吃相難看的mysql重複資料刪除
阿新 • • 發佈:2019-02-01
需求描述
資料庫為mysql , 清理資料要對重複歷史資料做刪除操作, 環境有以下特點
- 目標表沒有主鍵
- 不允許做表結構變動
- 重複資料並非全部欄位重複, 只是部分標誌欄位重複
解決思路與困境解決
最初的思路是按照指定欄位找出重複記錄集, 每組僅保留一條記錄, 其餘資料做刪除處理
偽sql實現如下:
delete from r_data_1d a
where (a.c_res_id,a.c_task_time) in (select c_res_id,c_task_time from r_data_1d group by c_res_id,c_task_time having count(*) > 1)
and a.rowid not in (select min(rowid) from r_data_1d group by c_res_id,c_task_time having count(*)>1)
困境及解決方案:
1. mysql不支援rowid, 且表中沒有主鍵.
解決方案: 採取 收集-刪除-增補 三步走方式進行處理, 此處引進臨時表 r_data_1d_temp
2. 處理刪除步驟時, 發現mysql不支援對目標表進行刪除中查詢操作, 如該語句
delete from a where a.b in (select b from a group by b having count(*) > 1)

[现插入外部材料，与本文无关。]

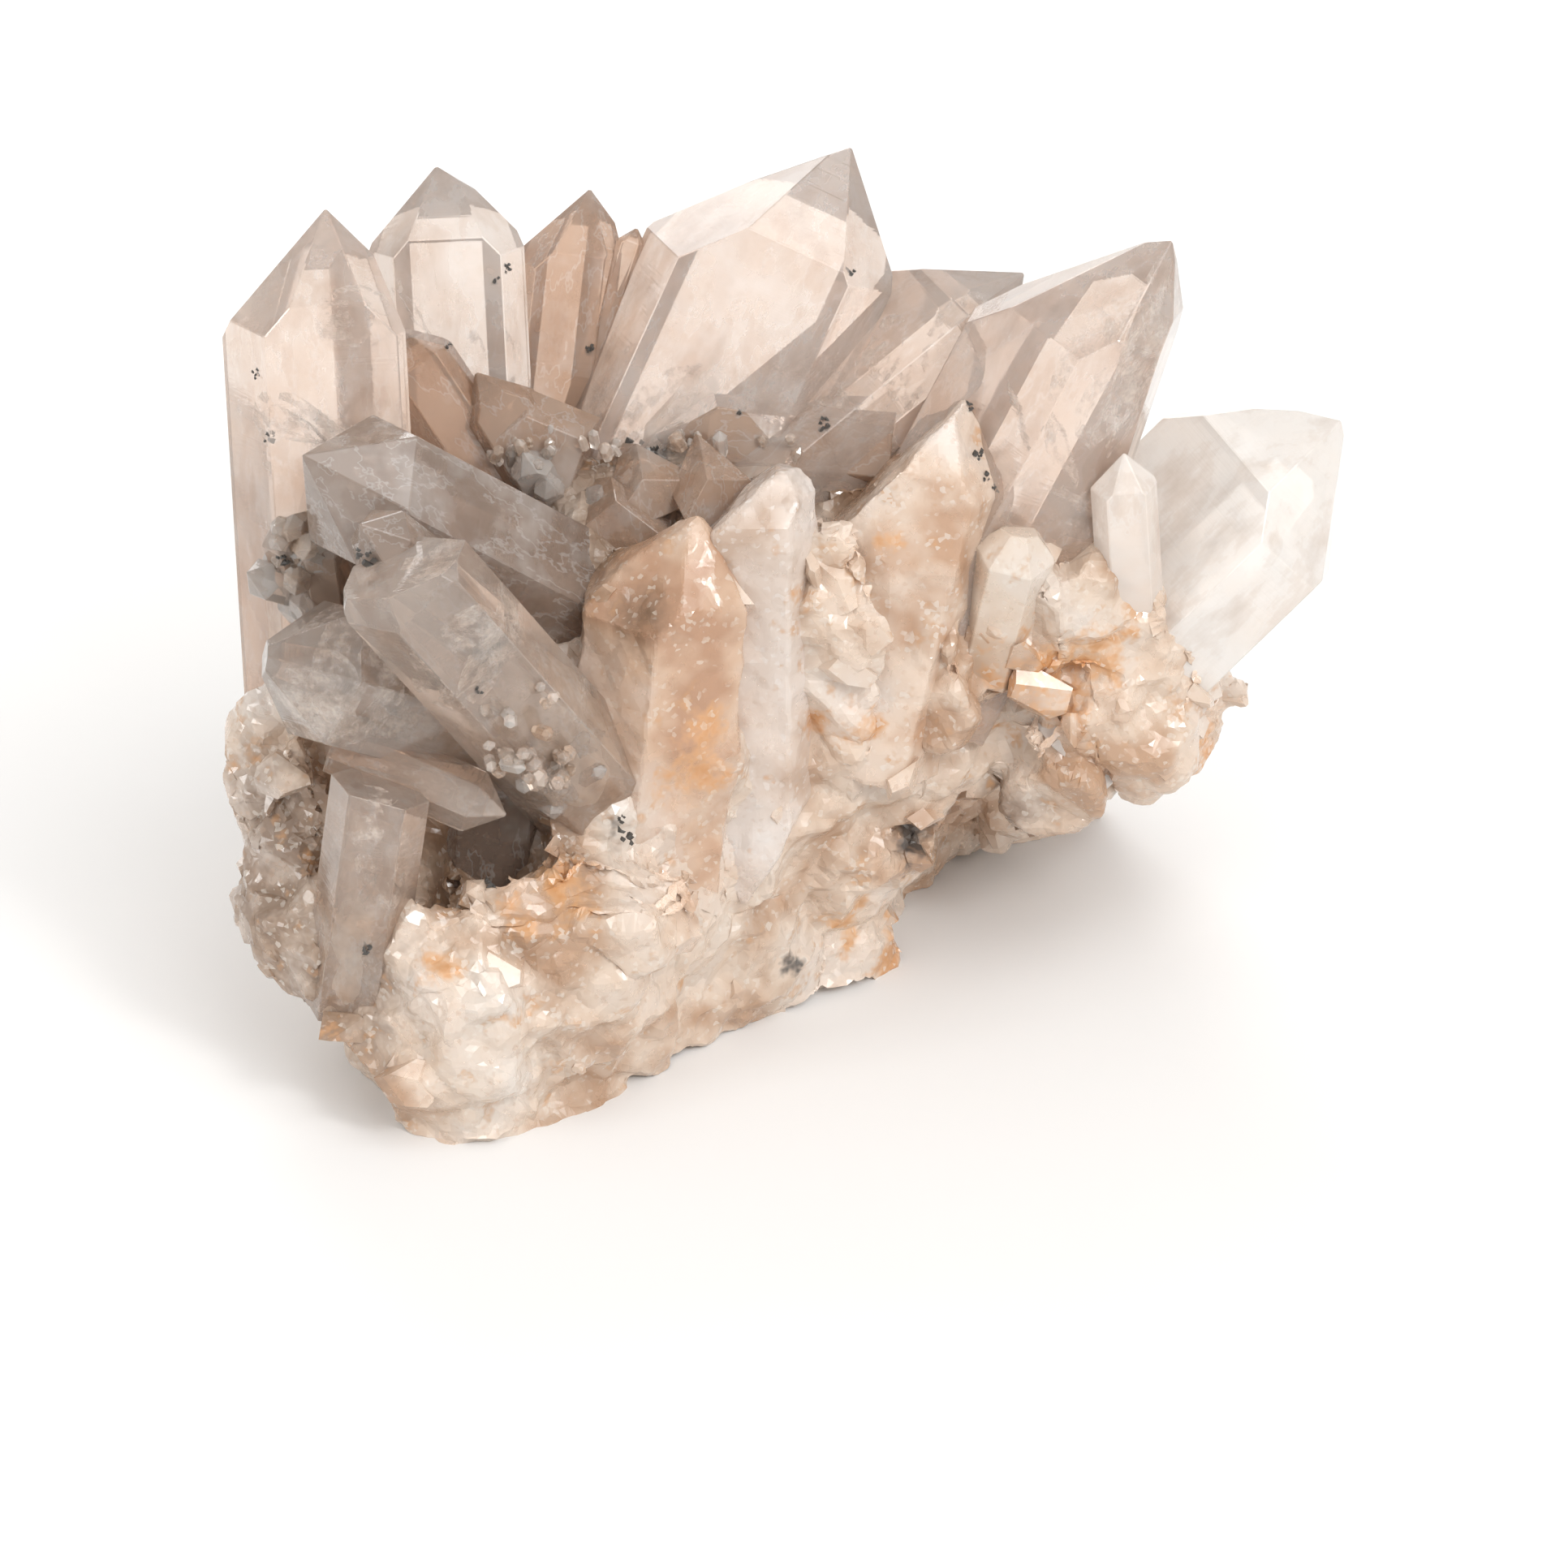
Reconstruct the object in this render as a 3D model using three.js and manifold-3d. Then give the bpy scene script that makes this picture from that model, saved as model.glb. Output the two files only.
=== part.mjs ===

解決方案: 採取 收集-刪除 兩步完成該步驟, 此處引進臨時表 r_data_1d_del_temp
最終方案
最終對上述步驟進行了整合, 簡單描述為 收集補全-收集刪除資訊-執行刪除-執行補全
最終sql如下:
create r_data_1d_temp
select c_business_id, c_res_id , c_sub_res_id , max(c_in_avg), max(c_in_min), max(c_in_max), max(c_out_avg), max(c_out_min), max(c_out_max), c_task_time , c_tag1, c_tag2 from (
select * from r_data_1d a where (a.c_res_id,a.c_task_time) in (select c_res_id,c_task_time from r_data_1d group by c_res_id,c_task_time having count(*) > 1) )a
group by c_business_id, c_res_id, c_sub_res_id, c_task_time, c_tag1, c_tag2;
create table r_data_1d_del_temp select c_res_id,c_task_time from r_data_1d group by c_res_id,c_task_time having count(*) > 1;
delete from r_data_1d
where (c_res_id,c_task_time) in (select * from r_data_1d_del_temp);
drop table r_data_1d_del_temp;
insert into r_data_1d select * from r_data_1d_temp;
drop table r_data_1d_temp;
後記
目前該實現還是較為難看, 貼出來只是拋磚引玉, 希望能請到大神給出更優的解